Full of water - depends on how long you want to store it. It should be good just from the tap for a week or two in a dark cool place. For longer periods of time you could go to a place that sells food/water storage items and they have a chemical (chlorine) that you can use. No longer do they recommend using chlorox bleach.


----------



## wyogoob (Sep 7, 2007)

The Naturalist said:


> Empty - just rinse good and hang upside down to dry.
> Full of water - depends on how long you want to store it. It should be good just from the tap for a week or two in a dark cool place. For longer periods of time you could go to a place that sells food/water storage items and they have a chemical (chlorine) that you can use. No longer do they recommend using chlorox bleach.


+1

And they make bladders spreader/hangers if you want to get fancy.


----------



## Treehugnhuntr (Sep 7, 2007)

I like storing them somewhere in the dumpster. (Hate those things) But when I did own them, I did what the naturalist does.


----------



## truemule (Sep 12, 2007)

My bladder is a camel back and has a large opening. I can usually get most of the water out and wipe it out with a towel. Then I roll up a paper towel and run it down the center and hang it with the cap off. This acts like a wick for the moisture. And remember to blow out the drinking tube as best you can.


----------



## Nor-tah (Dec 16, 2007)

truemule said:


> My bladder is a camel back and has a large opening. I can usually get most of the water out and wipe it out with a towel.

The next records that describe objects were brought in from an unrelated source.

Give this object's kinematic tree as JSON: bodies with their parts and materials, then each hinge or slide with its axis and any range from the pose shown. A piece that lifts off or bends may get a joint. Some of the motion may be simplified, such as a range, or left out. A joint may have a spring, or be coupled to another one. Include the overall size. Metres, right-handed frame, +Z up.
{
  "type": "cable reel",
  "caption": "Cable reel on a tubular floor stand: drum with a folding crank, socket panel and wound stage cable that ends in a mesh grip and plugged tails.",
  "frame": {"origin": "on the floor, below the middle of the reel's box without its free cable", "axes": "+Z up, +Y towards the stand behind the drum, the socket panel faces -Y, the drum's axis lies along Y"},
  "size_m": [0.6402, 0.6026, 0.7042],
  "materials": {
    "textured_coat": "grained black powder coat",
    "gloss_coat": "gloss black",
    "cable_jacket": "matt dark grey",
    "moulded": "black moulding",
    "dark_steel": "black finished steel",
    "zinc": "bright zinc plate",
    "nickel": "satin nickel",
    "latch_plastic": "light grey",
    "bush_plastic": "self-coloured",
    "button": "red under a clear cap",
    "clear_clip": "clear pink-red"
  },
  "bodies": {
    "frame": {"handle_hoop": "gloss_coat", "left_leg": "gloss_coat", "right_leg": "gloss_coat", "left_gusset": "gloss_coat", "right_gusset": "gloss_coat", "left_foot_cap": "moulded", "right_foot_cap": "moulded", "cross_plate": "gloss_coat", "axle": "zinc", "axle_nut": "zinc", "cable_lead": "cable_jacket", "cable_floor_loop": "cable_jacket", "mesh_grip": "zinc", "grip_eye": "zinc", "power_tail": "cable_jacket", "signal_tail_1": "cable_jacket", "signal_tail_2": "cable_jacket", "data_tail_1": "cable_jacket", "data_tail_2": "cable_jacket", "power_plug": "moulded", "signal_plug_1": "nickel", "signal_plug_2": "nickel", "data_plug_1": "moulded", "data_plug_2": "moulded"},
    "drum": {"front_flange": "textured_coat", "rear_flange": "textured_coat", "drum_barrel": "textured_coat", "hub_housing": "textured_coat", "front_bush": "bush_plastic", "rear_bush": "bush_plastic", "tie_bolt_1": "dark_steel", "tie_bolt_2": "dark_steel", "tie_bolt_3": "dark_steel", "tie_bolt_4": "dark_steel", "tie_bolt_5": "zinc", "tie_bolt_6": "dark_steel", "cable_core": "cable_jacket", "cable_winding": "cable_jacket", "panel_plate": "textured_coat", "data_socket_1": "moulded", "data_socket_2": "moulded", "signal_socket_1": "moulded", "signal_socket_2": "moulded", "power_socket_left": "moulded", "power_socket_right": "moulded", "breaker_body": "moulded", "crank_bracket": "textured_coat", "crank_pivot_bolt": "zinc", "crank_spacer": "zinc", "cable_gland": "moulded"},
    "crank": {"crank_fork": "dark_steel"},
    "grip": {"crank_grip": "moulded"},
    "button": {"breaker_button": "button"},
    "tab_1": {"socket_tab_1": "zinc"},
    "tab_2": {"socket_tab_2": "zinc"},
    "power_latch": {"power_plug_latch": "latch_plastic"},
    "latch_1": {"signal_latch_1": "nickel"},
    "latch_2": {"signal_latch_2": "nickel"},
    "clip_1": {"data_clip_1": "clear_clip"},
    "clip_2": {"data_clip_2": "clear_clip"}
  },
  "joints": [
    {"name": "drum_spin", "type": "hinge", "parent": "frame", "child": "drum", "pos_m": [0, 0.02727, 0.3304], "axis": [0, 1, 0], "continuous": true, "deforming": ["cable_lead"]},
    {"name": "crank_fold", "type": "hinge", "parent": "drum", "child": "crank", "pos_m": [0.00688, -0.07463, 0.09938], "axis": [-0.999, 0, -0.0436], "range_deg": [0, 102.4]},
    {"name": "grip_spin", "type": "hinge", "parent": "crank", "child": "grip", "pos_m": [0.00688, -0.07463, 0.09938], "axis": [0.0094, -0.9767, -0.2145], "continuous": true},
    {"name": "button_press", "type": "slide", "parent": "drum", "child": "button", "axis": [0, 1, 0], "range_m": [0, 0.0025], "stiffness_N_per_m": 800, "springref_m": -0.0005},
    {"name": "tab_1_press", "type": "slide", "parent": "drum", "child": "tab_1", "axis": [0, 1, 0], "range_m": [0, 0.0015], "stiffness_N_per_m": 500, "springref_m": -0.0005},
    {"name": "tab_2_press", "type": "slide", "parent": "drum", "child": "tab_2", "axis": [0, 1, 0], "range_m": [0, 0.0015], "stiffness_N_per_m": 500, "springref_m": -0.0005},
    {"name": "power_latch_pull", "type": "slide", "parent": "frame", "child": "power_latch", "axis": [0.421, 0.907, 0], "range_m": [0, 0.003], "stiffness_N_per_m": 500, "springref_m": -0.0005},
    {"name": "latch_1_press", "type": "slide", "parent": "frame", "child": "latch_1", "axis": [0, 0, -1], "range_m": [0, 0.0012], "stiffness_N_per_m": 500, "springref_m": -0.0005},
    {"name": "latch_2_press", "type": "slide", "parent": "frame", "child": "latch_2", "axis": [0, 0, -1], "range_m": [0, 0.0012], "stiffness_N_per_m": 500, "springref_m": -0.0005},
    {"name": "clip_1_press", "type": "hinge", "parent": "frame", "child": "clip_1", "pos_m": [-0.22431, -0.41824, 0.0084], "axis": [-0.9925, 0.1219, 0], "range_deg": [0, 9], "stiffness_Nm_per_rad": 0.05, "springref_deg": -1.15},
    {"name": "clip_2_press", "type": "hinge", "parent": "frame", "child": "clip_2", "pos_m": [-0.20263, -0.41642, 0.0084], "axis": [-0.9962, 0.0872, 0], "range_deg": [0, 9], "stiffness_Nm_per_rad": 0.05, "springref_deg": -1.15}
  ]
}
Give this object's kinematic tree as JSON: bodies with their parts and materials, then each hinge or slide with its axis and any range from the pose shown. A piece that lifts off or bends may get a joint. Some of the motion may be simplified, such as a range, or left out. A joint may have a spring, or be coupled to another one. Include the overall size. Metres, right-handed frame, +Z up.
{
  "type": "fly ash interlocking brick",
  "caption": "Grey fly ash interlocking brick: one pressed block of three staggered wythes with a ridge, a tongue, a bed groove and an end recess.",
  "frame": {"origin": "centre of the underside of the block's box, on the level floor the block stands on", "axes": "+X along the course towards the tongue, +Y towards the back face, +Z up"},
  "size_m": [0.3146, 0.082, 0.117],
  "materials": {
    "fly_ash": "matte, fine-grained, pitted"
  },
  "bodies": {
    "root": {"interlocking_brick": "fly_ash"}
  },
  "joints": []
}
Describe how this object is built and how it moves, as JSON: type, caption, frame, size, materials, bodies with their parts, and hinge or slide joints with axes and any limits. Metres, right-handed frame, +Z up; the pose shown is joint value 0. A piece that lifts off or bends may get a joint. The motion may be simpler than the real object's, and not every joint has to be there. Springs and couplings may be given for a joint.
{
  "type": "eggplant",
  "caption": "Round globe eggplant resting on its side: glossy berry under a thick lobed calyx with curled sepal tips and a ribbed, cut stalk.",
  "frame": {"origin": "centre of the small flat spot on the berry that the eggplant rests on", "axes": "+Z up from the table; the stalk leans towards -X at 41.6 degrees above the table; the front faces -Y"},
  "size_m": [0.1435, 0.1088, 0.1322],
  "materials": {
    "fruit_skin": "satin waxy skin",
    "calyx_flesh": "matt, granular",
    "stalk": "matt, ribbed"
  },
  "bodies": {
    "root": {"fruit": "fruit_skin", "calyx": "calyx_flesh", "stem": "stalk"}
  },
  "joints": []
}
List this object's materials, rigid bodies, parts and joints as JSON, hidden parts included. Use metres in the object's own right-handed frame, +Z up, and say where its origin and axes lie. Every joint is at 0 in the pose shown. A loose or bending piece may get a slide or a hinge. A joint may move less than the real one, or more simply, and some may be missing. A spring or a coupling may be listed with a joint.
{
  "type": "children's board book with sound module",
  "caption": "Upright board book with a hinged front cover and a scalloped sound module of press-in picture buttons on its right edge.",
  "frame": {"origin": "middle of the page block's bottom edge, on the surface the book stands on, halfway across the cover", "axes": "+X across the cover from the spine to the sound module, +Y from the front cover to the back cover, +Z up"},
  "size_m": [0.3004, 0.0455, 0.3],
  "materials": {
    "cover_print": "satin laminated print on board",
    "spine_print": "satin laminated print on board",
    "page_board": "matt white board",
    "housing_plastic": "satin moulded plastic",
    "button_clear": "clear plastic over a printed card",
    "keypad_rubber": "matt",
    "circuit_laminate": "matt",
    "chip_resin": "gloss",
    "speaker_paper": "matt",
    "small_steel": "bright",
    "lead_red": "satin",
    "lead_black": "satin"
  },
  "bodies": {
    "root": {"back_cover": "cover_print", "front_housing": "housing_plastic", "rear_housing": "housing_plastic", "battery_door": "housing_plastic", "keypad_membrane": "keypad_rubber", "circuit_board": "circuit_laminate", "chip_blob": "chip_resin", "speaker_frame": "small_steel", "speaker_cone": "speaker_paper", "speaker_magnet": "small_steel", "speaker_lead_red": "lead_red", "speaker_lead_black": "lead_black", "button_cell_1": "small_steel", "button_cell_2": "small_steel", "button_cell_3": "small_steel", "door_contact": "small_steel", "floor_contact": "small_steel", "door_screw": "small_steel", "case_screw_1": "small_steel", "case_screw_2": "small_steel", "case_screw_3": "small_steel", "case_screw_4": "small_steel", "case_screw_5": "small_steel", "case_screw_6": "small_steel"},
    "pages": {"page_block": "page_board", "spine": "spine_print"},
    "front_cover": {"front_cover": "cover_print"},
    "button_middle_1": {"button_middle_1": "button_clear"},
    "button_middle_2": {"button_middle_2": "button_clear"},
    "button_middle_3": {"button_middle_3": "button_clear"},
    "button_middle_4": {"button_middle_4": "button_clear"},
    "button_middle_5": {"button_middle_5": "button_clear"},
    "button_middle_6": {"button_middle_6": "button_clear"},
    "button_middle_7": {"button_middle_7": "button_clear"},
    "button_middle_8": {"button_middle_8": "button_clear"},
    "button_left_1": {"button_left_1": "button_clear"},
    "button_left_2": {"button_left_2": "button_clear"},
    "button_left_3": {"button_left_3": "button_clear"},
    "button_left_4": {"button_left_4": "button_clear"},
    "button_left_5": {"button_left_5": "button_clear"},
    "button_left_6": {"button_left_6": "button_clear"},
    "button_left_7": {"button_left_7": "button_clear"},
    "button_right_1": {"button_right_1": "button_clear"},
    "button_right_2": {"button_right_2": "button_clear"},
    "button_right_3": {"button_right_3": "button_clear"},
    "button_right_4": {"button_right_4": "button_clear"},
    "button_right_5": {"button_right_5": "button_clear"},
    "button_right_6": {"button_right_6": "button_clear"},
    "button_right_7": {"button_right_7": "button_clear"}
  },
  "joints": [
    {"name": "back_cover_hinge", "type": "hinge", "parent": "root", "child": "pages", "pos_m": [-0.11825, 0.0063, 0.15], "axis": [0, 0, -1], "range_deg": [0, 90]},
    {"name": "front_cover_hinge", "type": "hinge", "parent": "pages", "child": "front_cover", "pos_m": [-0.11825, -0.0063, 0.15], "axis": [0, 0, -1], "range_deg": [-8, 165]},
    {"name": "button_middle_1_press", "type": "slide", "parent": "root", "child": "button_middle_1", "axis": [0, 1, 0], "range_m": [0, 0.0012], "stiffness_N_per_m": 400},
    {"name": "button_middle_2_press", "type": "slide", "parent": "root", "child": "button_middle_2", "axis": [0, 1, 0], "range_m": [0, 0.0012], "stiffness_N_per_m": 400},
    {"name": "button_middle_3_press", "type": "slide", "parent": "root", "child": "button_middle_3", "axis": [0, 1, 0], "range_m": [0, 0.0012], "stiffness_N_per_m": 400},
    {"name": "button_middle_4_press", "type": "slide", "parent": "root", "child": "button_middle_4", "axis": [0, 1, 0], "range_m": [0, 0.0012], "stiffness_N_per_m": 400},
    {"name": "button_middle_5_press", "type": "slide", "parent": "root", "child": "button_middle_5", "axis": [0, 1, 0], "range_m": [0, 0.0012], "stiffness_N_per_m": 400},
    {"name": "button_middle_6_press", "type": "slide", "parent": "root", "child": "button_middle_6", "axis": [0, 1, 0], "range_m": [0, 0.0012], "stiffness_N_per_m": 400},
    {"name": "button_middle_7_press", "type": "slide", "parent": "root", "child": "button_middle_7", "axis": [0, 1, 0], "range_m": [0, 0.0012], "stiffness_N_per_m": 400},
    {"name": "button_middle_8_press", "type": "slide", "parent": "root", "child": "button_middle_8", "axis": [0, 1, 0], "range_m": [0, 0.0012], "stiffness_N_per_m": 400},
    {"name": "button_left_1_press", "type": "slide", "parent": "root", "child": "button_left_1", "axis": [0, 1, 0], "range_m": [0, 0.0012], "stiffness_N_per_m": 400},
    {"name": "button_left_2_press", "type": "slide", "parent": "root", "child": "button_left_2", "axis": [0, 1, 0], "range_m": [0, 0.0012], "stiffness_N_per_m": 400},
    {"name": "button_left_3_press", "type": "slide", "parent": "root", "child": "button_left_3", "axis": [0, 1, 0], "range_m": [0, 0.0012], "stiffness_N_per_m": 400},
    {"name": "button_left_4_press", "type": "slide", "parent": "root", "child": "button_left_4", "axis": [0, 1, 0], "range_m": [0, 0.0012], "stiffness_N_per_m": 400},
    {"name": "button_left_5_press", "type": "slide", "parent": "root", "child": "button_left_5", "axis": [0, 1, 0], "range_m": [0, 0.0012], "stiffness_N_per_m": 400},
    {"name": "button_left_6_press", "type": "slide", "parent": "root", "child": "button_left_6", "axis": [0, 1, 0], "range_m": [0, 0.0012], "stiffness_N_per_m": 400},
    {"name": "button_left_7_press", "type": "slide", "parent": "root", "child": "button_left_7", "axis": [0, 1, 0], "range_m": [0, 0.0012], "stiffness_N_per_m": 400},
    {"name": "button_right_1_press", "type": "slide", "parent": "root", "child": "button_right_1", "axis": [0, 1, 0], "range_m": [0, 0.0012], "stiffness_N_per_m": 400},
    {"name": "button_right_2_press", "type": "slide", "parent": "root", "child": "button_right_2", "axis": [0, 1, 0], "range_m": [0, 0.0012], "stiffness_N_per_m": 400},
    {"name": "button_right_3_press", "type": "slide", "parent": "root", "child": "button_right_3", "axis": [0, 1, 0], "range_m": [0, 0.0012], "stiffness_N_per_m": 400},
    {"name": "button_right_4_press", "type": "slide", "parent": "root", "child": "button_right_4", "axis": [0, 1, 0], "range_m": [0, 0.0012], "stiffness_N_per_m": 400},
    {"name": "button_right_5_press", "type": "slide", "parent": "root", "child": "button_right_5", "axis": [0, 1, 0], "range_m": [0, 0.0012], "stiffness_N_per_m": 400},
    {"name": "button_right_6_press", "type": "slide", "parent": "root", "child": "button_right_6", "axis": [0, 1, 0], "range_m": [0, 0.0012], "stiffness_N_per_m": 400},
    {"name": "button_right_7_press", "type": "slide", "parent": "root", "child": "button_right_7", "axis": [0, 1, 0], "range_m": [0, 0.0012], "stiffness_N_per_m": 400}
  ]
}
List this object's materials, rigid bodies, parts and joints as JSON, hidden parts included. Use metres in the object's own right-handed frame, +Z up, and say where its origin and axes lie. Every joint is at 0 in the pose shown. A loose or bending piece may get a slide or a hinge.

Then I roll up a paper towel and run it down the center and hang it with the cap off. This acts like a wick for the moisture. And remember to blow out the drinking tube as best you can.


Thats what I do too!


----------



## wyogoob (Sep 7, 2007)

They make a brush to clean out the tube.

One of those gun bore snakes with the nylon bristle brush is fast and easy on the tube if it gets "gunked" up. 

Ah....Like if you leave chocolate milk in one for 6 months.


----------



## campfire (Sep 9, 2007)

wyogoob said:


> They make a brush to clean out the tube.
> 
> One of those gun bore snakes with the nylon bristle brush is fast and easy on the tube if it gets "gunked" up.
> 
> Ah....Like if you leave chocolate milk in one for 6 months.


 That sounds like the voice of experence. :wink: 
I like to store all of my water containers full, even the tank in my trailer (leaving enough room for expansion when it freezes in the winter with antifreeze in the pipes). Clorinated water like from your tap or hose should last for years safely. The only drawback is acquiring some taste from the container particularly plastic ones. So I store them full then exchange the water periodically like with each use. The clorinated water also prevents mold from forming in sealed containers.


----------